───── DATA RECORDS ─────

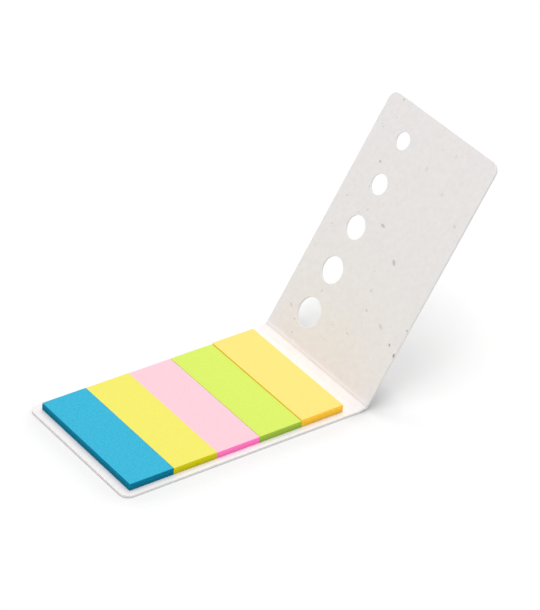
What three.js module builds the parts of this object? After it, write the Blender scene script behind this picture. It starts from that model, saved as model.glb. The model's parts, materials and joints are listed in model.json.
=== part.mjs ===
// A pocket notepad: a folded card cover that holds five small pads of sticky page markers.
// Units are millimetres, +Z is up. The origin is the middle of the back panel's underside.
// +X runs from the back panel's free edge towards the folds, and +Y along the length of each pad.

import * as THREE from 'three';

// The card
const cardThickness = 0.7;
const coverWidth = 50;
const coverLength = 81.2;
const cornerRadius = 3;
const foldClearance = 0.1;

// The pads, in order from the back panel's free edge to the folds
const padWidth = 15;
const padLength = 45;
const padClearance = 0.06;
const glueLayer = 0.03;
const pads = [
  { name: 'blue_pad', height: 2.3, colour: '#4bbce0' },
  { name: 'yellow_pad', height: 2.2, colour: '#f8f073' },
  { name: 'pink_pad', height: 2.08, colour: '#fdd5de' },
  { name: 'green_pad', height: 2.15, colour: '#def66c' },
  { name: 'orange_pad', height: 2.55, colour: '#ffec82' },
];

// The bare card that shows round the pads
const freeEdgeMargin = 3;
const frontMargin = 2.2;
const foldMargin = 4.35;

// The spine strip is as wide as the tallest pad is high, with room to close over it
const closingClearance = 0.15;
const tallestPad = Math.max(...pads.map((pad) => pad.height));
const spineWidth = tallestPad + glueLayer + closingClearance;

// How far each fold stands open at rest, measured from lying flat
const spineFoldAngle = THREE.MathUtils.degToRad(11.7);
const coverFoldAngle = THREE.MathUtils.degToRad(48.5);

// The row of round holes in the front cover, from the one nearest the fold outwards
const holeDiameters = [9.5, 8.5, 7.5, 6.5, 5.5];
const firstHoleFromFold = 11.2;
const holePitch = 14.75;
const holesFromBackEdge = 13;

// How finely round shapes are cut
const segmentsPerCorner = 8;
const segmentsPerHole = 48;

const panelLength = freeEdgeMargin + pads.length * padWidth + foldMargin;
const freeEdgeX = -panelLength / 2;
const foldX = panelLength / 2;

function material(name, colour, roughness) {
  return new THREE.MeshStandardMaterial({ name, color: colour, roughness, metalness: 0 });
}

// A flat panel that starts square at x = 0 and ends at x = length with two rounded corners.
function panelShape(length, width, radius) {
  const halfWidth = width / 2;
  const shape = new THREE.Shape();
  shape.moveTo(0, -halfWidth);
  shape.lineTo(length - radius, -halfWidth);
  shape.absarc(length - radius, -halfWidth + radius, radius, -Math.PI / 2, 0, false);
  shape.lineTo(length, halfWidth - radius);
  shape.absarc(length - radius, halfWidth - radius, radius, 0, Math.PI / 2, false);
  shape.lineTo(0, halfWidth);
  shape.closePath();
  return shape;
}

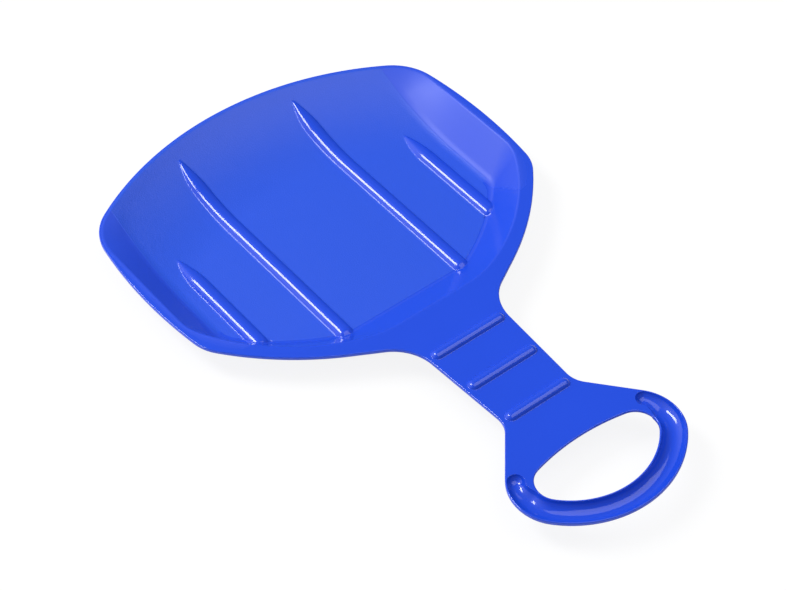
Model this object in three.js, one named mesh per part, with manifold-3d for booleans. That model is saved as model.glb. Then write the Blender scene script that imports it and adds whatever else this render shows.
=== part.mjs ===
// Snow slider: a small sled that is one moulded polyethylene shell.
// Millimetres, +Z up. The handle points to -Y, the rear of the seat pan to +Y.
// The origin lies under the middle of the shell's box, on the surface that the pan rests on.
import * as THREE from 'three';
import { mergeVertices } from 'three/addons/utils/BufferGeometryUtils.js';
import Module from 'manifold-3d';

const wasm = await Module();
wasm.setup();

// The shell
const LENGTH = 594;
const WALL = 2.5;
const PAN_DEPTH = 28;
const LIP_DEPTH = 3.5;
const EDGE_RADIUS = 1.2;
const OVERLAP = 1;
const SAME_PLACE = 0.01;

// Outline of the seat pan
const SIDE_HALF_WIDTH = 193.3;
const SIDE_RADIUS = 477;
const SIDE_Y = 139.5;
const REAR_RADIUS = 307;
const REAR_CORNER_RADIUS = 53.5;
const FRONT_CORNER_RADIUS = 42;
const SHOULDER_BULGE = 106.7;
const SHOULDER_X = 91.4;
const SHOULDER_Y = -23;
const SHOULDER_ANGLE = THREE.MathUtils.degToRad(29.2);

// Outline of the neck and of the grip
const NECK_HALF_WIDTH = 41.1;
const NECK_Y = -113.6;
const NECK_TAPER = THREE.MathUtils.degToRad(3.3);
const NECK_ROOT_RADIUS = 44;
const FLARE_X = 57.7;
const FLARE_Y = -185.4;
const FLARE_ANGLE = THREE.MathUtils.degToRad(-49.4);
const FLARE_ROOT_RADIUS = 23.1;
const GRIP_CORNER_RADIUS = 42.3;
const GRIP_RADIUS = 101.6;
const GRIP_BAND = 23.6;
const HAND_TOP_Y = -211;

// Hollow of the seat pan: its top line, and the foot line where wall meets floor. In front both are an arc
// that a short bend leads into a straight chord.
const REAR_FLANGE = 4;
const SIDE_FLANGE = 9;
const SIDE_WALL_RUN = 28.3;
const TOP_HALF_WIDTH = SIDE_HALF_WIDTH - SIDE_FLANGE;
const TOP_REAR_CORNER_RADIUS = 48;
const TOP_FRONT_CORNER_RADIUS = 50;
const TOP_FRONT_Y = -28.3;
const TOP_FRONT_BULGE = 19.2;
const TOP_CHORD_Y = -20.9;
const TOP_CHORD_BEND_RADIUS = 100;
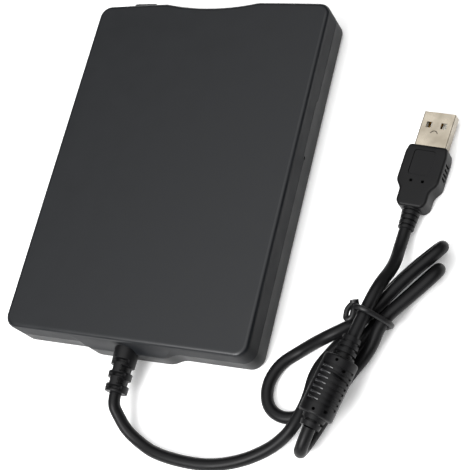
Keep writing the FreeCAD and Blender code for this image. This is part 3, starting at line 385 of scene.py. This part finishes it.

─────

→ AIM OF THE EXERCISE: Give back all the data exactly as written.

→ RESULT BELOW:
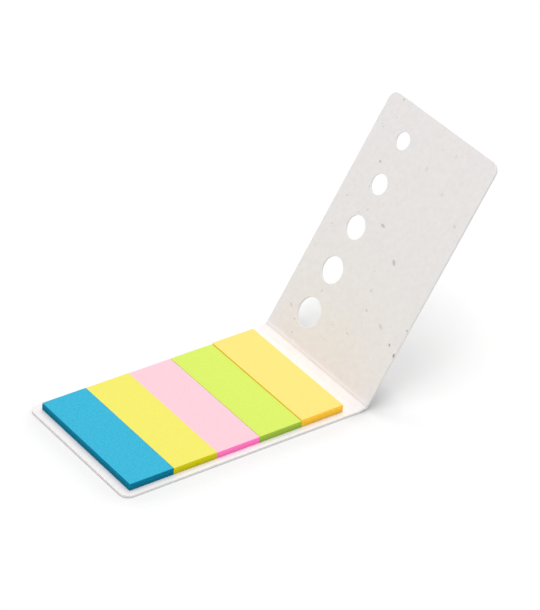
What three.js module builds the parts of this object? After it, write the Blender scene script behind this picture. It starts from that model, saved as model.glb. The model's parts, materials and joints are listed in model.json.
=== part.mjs ===
// A pocket notepad: a folded card cover that holds five small pads of sticky page markers.
// Units are millimetres, +Z is up. The origin is the middle of the back panel's underside.
// +X runs from the back panel's free edge towards the folds, and +Y along the length of each pad.

import * as THREE from 'three';

// The card
const cardThickness = 0.7;
const coverWidth = 50;
const coverLength = 81.2;
const cornerRadius = 3;
const foldClearance = 0.1;

// The pads, in order from the back panel's free edge to the folds
const padWidth = 15;
const padLength = 45;
const padClearance = 0.06;
const glueLayer = 0.03;
const pads = [
  { name: 'blue_pad', height: 2.3, colour: '#4bbce0' },
  { name: 'yellow_pad', height: 2.2, colour: '#f8f073' },
  { name: 'pink_pad', height: 2.08, colour: '#fdd5de' },
  { name: 'green_pad', height: 2.15, colour: '#def66c' },
  { name: 'orange_pad', height: 2.55, colour: '#ffec82' },
];

// The bare card that shows round the pads
const freeEdgeMargin = 3;
const frontMargin = 2.2;
const foldMargin = 4.35;

// The spine strip is as wide as the tallest pad is high, with room to close over it
const closingClearance = 0.15;
const tallestPad = Math.max(...pads.map((pad) => pad.height));
const spineWidth = tallestPad + glueLayer + closingClearance;

// How far each fold stands open at rest, measured from lying flat
const spineFoldAngle = THREE.MathUtils.degToRad(11.7);
const coverFoldAngle = THREE.MathUtils.degToRad(48.5);

// The row of round holes in the front cover, from the one nearest the fold outwards
const holeDiameters = [9.5, 8.5, 7.5, 6.5, 5.5];
const firstHoleFromFold = 11.2;
const holePitch = 14.75;
const holesFromBackEdge = 13;

// How finely round shapes are cut
const segmentsPerCorner = 8;
const segmentsPerHole = 48;

const panelLength = freeEdgeMargin + pads.length * padWidth + foldMargin;
const freeEdgeX = -panelLength / 2;
const foldX = panelLength / 2;

function material(name, colour, roughness) {
  return new THREE.MeshStandardMaterial({ name, color: colour, roughness, metalness: 0 });
}

// A flat panel that starts square at x = 0 and ends at x = length with two rounded corners.
function panelShape(length, width, radius) {
  const halfWidth = width / 2;
  const shape = new THREE.Shape();
  shape.moveTo(0, -halfWidth);
  shape.lineTo(length - radius, -halfWidth);
  shape.absarc(length - radius, -halfWidth + radius, radius, -Math.PI / 2, 0, false);
  shape.lineTo(length, halfWidth - radius);
  shape.absarc(length - radius, halfWidth - radius, radius, 0, Math.PI / 2, false);
  shape.lineTo(0, halfWidth);
  shape.closePath();
  return shape;
}

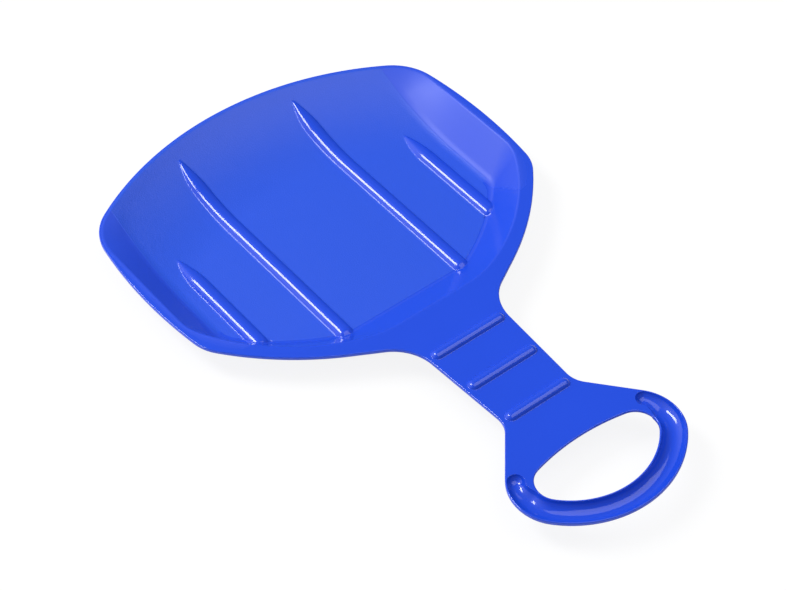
Model this object in three.js, one named mesh per part, with manifold-3d for booleans. That model is saved as model.glb. Then write the Blender scene script that imports it and adds whatever else this render shows.
=== part.mjs ===
// Snow slider: a small sled that is one moulded polyethylene shell.
// Millimetres, +Z up. The handle points to -Y, the rear of the seat pan to +Y.
// The origin lies under the middle of the shell's box, on the surface that the pan rests on.
import * as THREE from 'three';
import { mergeVertices } from 'three/addons/utils/BufferGeometryUtils.js';
import Module from 'manifold-3d';

const wasm = await Module();
wasm.setup();

// The shell
const LENGTH = 594;
const WALL = 2.5;
const PAN_DEPTH = 28;
const LIP_DEPTH = 3.5;
const EDGE_RADIUS = 1.2;
const OVERLAP = 1;
const SAME_PLACE = 0.01;

// Outline of the seat pan
const SIDE_HALF_WIDTH = 193.3;
const SIDE_RADIUS = 477;
const SIDE_Y = 139.5;
const REAR_RADIUS = 307;
const REAR_CORNER_RADIUS = 53.5;
const FRONT_CORNER_RADIUS = 42;
const SHOULDER_BULGE = 106.7;
const SHOULDER_X = 91.4;
const SHOULDER_Y = -23;
const SHOULDER_ANGLE = THREE.MathUtils.degToRad(29.2);

// Outline of the neck and of the grip
const NECK_HALF_WIDTH = 41.1;
const NECK_Y = -113.6;
const NECK_TAPER = THREE.MathUtils.degToRad(3.3);
const NECK_ROOT_RADIUS = 44;
const FLARE_X = 57.7;
const FLARE_Y = -185.4;
const FLARE_ANGLE = THREE.MathUtils.degToRad(-49.4);
const FLARE_ROOT_RADIUS = 23.1;
const GRIP_CORNER_RADIUS = 42.3;
const GRIP_RADIUS = 101.6;
const GRIP_BAND = 23.6;
const HAND_TOP_Y = -211;

// Hollow of the seat pan: its top line, and the foot line where wall meets floor. In front both are an arc
// that a short bend leads into a straight chord.
const REAR_FLANGE = 4;
const SIDE_FLANGE = 9;
const SIDE_WALL_RUN = 28.3;
const TOP_HALF_WIDTH = SIDE_HALF_WIDTH - SIDE_FLANGE;
const TOP_REAR_CORNER_RADIUS = 48;
const TOP_FRONT_CORNER_RADIUS = 50;
const TOP_FRONT_Y = -28.3;
const TOP_FRONT_BULGE = 19.2;
const TOP_CHORD_Y = -20.9;
const TOP_CHORD_BEND_RADIUS = 100;
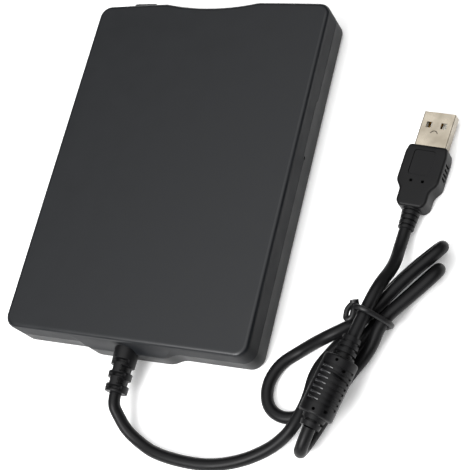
Keep writing the FreeCAD and Blender code for this image. This is part 3, starting at line 385 of scene.py. This part finishes it.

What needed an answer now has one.